John Mims, the owner/chef, is most likely to be wearing a black T-shirt. His slick just-as-black hair is combed closely back. Muscular arms jutt out of the T’s high sleeves to wrists adorned by a mandatory watch on one and a bracelet on the other. He’s trimmed a slightly graying beard to rest easily upon a handsome otherwise unshaven face. His hands don’t seem burdened by huge rings on each, as they tap on stainless steel cookware while he waits for a roux to thicken or a scallop to sizzle in its cornmeal breading.

You may wish to begin with Crispy Sea Scallops ($7 small; $18 large), or Crawfish Spring Rolls ($8). The hefty scallops arrive coated and steaming, giving off apparent smoke signals directing you to halve them equally and to dunk either half into a concoction of black currant and balsamic reduction. Perfectly pearly interiors are moist and sweet. A taste of the first half without the sauce is pristine upon the tongue. That same tongue then curls in anticipation of cradling the other half embraced by the congealing purple dip. Front teeth bite at the scallop first, as it moves invariably backwards toward coddling molars mashing and splashing in the flavors of the immersed reduction. Swallow with sordid sanction, as balsamic blasts of wine make your mind wonder if you can fork another scallop as quickly as your cerebrum and lips require.

The Crawfish Spring Roll is redolent of soy ginger sauce. Its skin’s color resembles that of an old cigar, crackling as you slice through it, toward its innards loaded with red crawfish chunks and golden stuffing. The ginger sauce adds a delayed flame to one’s larynx as you ask anyone nearby to fill your water glass. If you adhere to the philosophy that your eyes must water and nose must run in order for a meal to be acceptable, then just keep on picking “blackened” entrées, spicy gumbos, spicier jambalaya and spiciest items culminating in anything soaked by cayenne crawfish stock.
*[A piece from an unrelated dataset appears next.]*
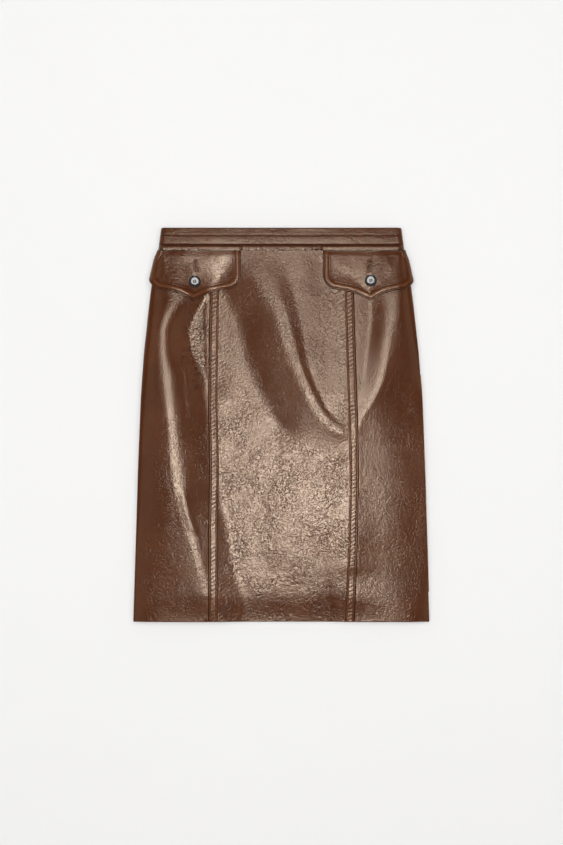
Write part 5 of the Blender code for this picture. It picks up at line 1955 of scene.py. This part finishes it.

If you’re more like me, head for Creole Chicken Andouille Fricassee ($15), or Deviled Jumbo Lump Crabmeat Cake ($21).

I defy you to say you’ve ever had a tastier crab-clumped mélange. It’s a fresh and devilishly flavorful mixture of meat from crab claws and chests. Its cup runneth over in red pepper beurre blanc sauciness upon a cloud of grilled spinach. Each mouthful is going to heaven.

The Chicken Fricassee is slowly stewed chicken with thick-sliced andouille sausages, provided over roasted garlic mashed potatoes. Moist and mollifying, the chicken simply slides upon your palette. The sausage pieces are as garlicky as the potatoes beneath them, adding a ticklingly tardy tempo as the ingredients meld. Huge portions prevail.

Another “Main Course,” The Pork Loin ($16), is filled with crawfish herb stuffing topped with crispy crawfish tails, grilled mushrooms and pan gravy over braised collard greens. Every morsel exceeds expectations but for the over-supply of nearly raw garliclovity (lots of halved cloves still white). Finally, never miss the Short Ribs ($23) when available. Need I say more than they’re bountiful, boneless, succulent to a fault and surrounded by, of all things, fried oysters.

I am proud and happy to have practiced law in Narberth for many years. What a joy to see it continue to grow culinarily. I will only avoid all this jazz on Mardi Gras.